NERDS paper out: How unique is your app fingerprint?

We have a new exciting paper out: Temporal and cultural limits of privacy in smartphone app usage by Vedran Sekara et al. published in Nature Scientific Reports, asking:

How unique is your app fingerprint?The paper looks into which apps people use and creates app-fingerprints for 3.5 million individuals. Similar to forensic science where you need 12 points to distinguish between fingerprints we ask how many apps do we need to distinguish between two users? We find people’s smartphone app behavior is very unique and 3 apps are enough to identify more than 90% of all individuals. But app-fingerprints change over time and are different between countries. We find that people have more unique app-fingerprints during summer because we use more unique apps, and Americans have the most unique fingerprints (need the fewest apps to identify them) while Finns are the least unique (need more apps to identify their fingerprint). Why is this important? Because the work highlights problems with current policies intended to protect user privacy and emphasizes that policies cannot directly be ported between countries.

The Atlas for the Aspiring Network Scientist

In the past two years,  NERDS member Michele Coscia has been working on a textbook for the Network Analysis class he teaches at ITU. This “Atlas for the Aspiring Network Scientist”, has now reached version 1.0, and 760 pages, and is available for anyone to read for free: https://arxiv.org/abs/2101.00863

Website: https://www.networkatlas.eu/

The Atlas aims at being broad, not deep, to be a pointer to the things you need to know about Network Science rather than a deep explanation of those things.

Consider this a v1.0 of a continuous effort. There are many things to improve: language, concepts, references, figures. Please contact Michele with any comments.

Michele also plans to have interactive figures on the website in the future. Version 1.0 was all financed using his research money and time. For the future, Michele will need some support to do this in his free time. If you feel like encouraging this effort, you can consider becoming a member on Patreon.

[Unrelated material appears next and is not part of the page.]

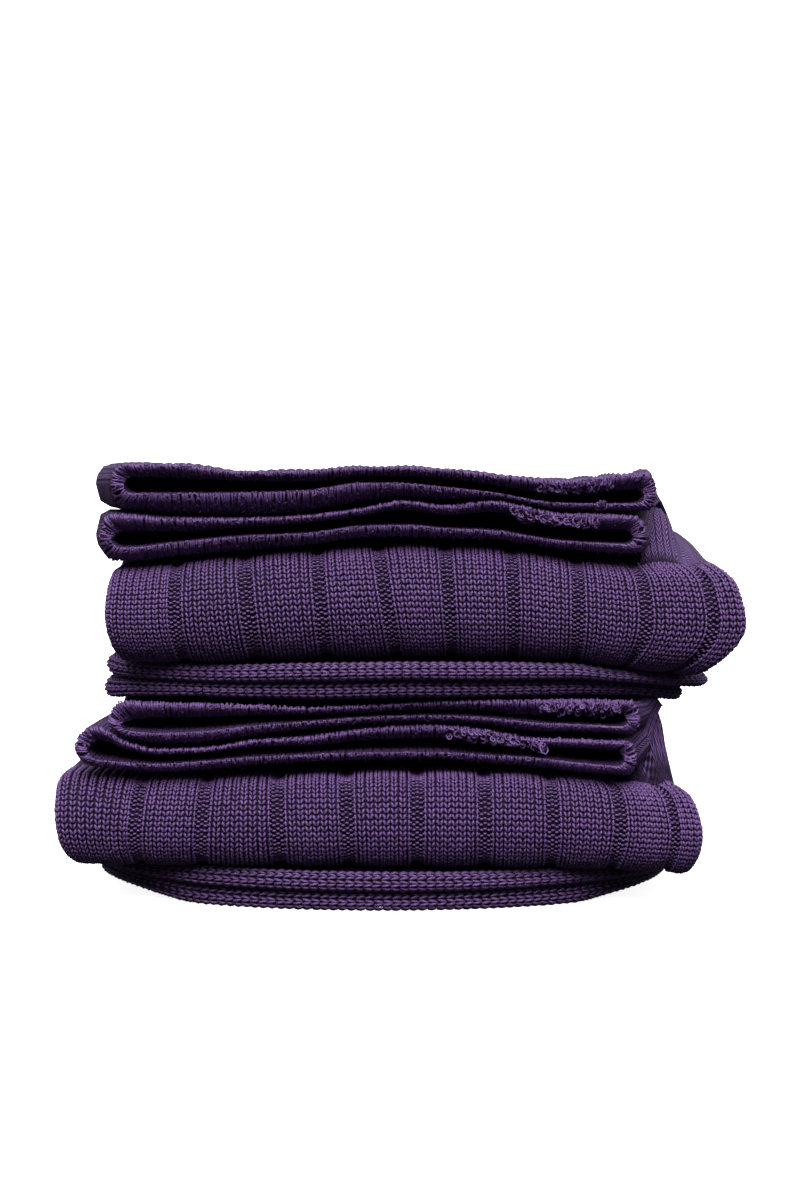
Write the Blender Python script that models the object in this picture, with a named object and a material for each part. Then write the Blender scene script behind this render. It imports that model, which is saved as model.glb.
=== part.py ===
"""Two folded pairs of fine ribbed socks, stacked one on the other.

Each pair is two socks laid flat one over the other and folded together into
an S of four levels: cuffs on top, two folds at the back, one fat fold at the
front under the cuffs, and the toes at the bottom front.

Frame: X across the stack, Y from the open cuffs to the back, Z up, origin on
the floor under the middle of the stack. Sizes below are in millimetres, and
distances back are counted from the front fold.
"""
import math

import bmesh
import bpy

MM = 0.001

# ---- yarn and knit ------------------------------------------------------
RIB_PITCH_SHARE = 0.1025      # one rib and its furrow, as a share of the flat leg
FIRST_FURROW_SHARE = 0.1235   # first furrow from the left edge
FURROWS = 9
FURROW_HALF_WIDTH = 1.15
FURROW_DEPTH = 0.5
EDGE_ROUND = 1.7              # rounding of a flattened tube's two sides

# ---- fold ---------------------------------------------------------------
LEVELS = 8                    # flattened tubes on top of one another in a pair
GAP = 0.06                    # half the gap between two tubes, in levels
POCKET_DEPTH = 25.0           # how far a cuff stands open
SLIT_HALF = 0.14              # half height of the open slit, in levels
SLIT_SIDE_WALL = 1.7          # wall at a cuff's closed left and right ends
LIP_ROUND = 0.6
TOE_ROUND_DEPTH = 22.0        # how far back the rounded toe reaches its full width
FRONT_ZONE = (9.0, 45.0)      # front heights hold up to here, then ease to the back's
MIDDLE = (0.0, 57.5)          # middle of the stack, across and back from the front fold

# ---- heights along the front, by distance across -------------------------
COLUMNS = (-44.0, -36.0, -26.0, -12.0, 2.0, 13.0, 22.0, 30.0, 45.0)

LOWER = {
    "heights": (
        # level             height at each column
        (GAP,              (2.3, 1.4, 0.0, 0.0, 0.0, 0.0, 0.0, 1.0, 2.8)),        # underside
        (1.0,              (4.0, 3.5, 2.8, 2.6, 2.5, 2.6, 2.8, 3.1, 4.1)),        # between toes
        (2.0,              (5.6, 5.5, 5.4, 5.3, 5.2, 5.1, 5.0, 4.8, 4.9)),        # over the toes
        (6.0 - GAP,        (16.5, 17.0, 17.5, 17.9, 18.0, 18.0, 17.9, 17.6, 16.8)),  # front fold's top
        (6.0 + GAP,        (19.0, 18.4, 18.6, 19.7, 20.2, 20.0, 19.0, 18.6, 17.8)),  # lower cuff's foot
        (7.0,              (23.6, 22.5, 22.0, 23.6, 24.5, 24.7, 23.8, 23.4, 22.8)),  # between cuffs
        (LEVELS - GAP,     (28.3, 28.0, 27.4, 26.9, 27.2, 27.6, 28.0, 28.2, 25.8)),  # top
    ),
    "back_heights": (0.0, 27.0),
    "depth_per_level": 3.1,
    "mouth_y": 1.2,
    "fold_front_y": 0.0,
    "back_y": (113.0, 109.0),          # rearmost point of the upper and the lower back fold
    "toe_y": {"a": 0.6, "b": 1.4},
    # station along the folded sock: left and right edge of sock a, of sock b
    "edges": (
        (0.00, (-38.4, 31.6), (-42.8, 31.2)),      # mouth
        (0.12, (-39.0, 34.2), (-43.2, 33.8)),      # under the welt
        (0.55, (-42.0, 38.8), (-43.4, 38.8)),      # leg
        (1.50, (-42.8, 40.0), (-42.5, 39.6)),      # upper back fold
        (2.50, (-43.2, 39.0), (-43.4, 38.6)),      # second level
        (3.00, (-42.0, 36.6), (-43.4, 37.0)),      # front fold, top
        (3.50, (-43.5, 38.0), (-45.3, 39.6)),      # front fold, nose
        (4.00, (-42.0, 36.4), (-43.0, 37.4)),      # front fold, foot
        (4.50, (-42.0, 37.0), (-42.0, 37.0)),      # third level
        (5.50, (-41.4, 36.6), (-41.0, 36.2)),      # lower back fold
        (6.50, (-41.6, 36.4), (-42.4, 37.6)),      # foot
        (7.00, (-41.6, 36.8), (-43.2, 38.4)),      # toe
    ),
}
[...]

Find a more detailed explanation of The Atlas for the Aspiring Network Scientist on Michele’s page: https://www.michelecoscia.com/?p=1913

Two NERDS December papers

We have published two new papers in December:

  1. The Node Vector Distance Problem in Complex Networks, by M. Coscia, A. Gomez-Lievano, F. Neffke, published in ACM Computing Surveys

    The paper develops a new measure to quantify the distances between sets of nodes, with important applications on network dynamics such as spread of diseases.
    Read Michele’s blog post about it: https://www.michelecoscia.com/?p=1898
  2. Data-driven strategies for optimal bicycle network growth, by L.G. Natera Orozco, F. Battiston, G. Iniguez, M. Szell, published in Royal Society Open Science

    Here we investigate the network structure of bicycle networks in cities around the world, and find that they consist of hundreds of disconnected patches, even in cycling-friendly cities like Copenhagen. To connect these patches, we develop and apply data-driven, algorithmic network growth strategies, showing that small but focused investments allow to significantly increase the connectedness and directness of urban bicycle networks.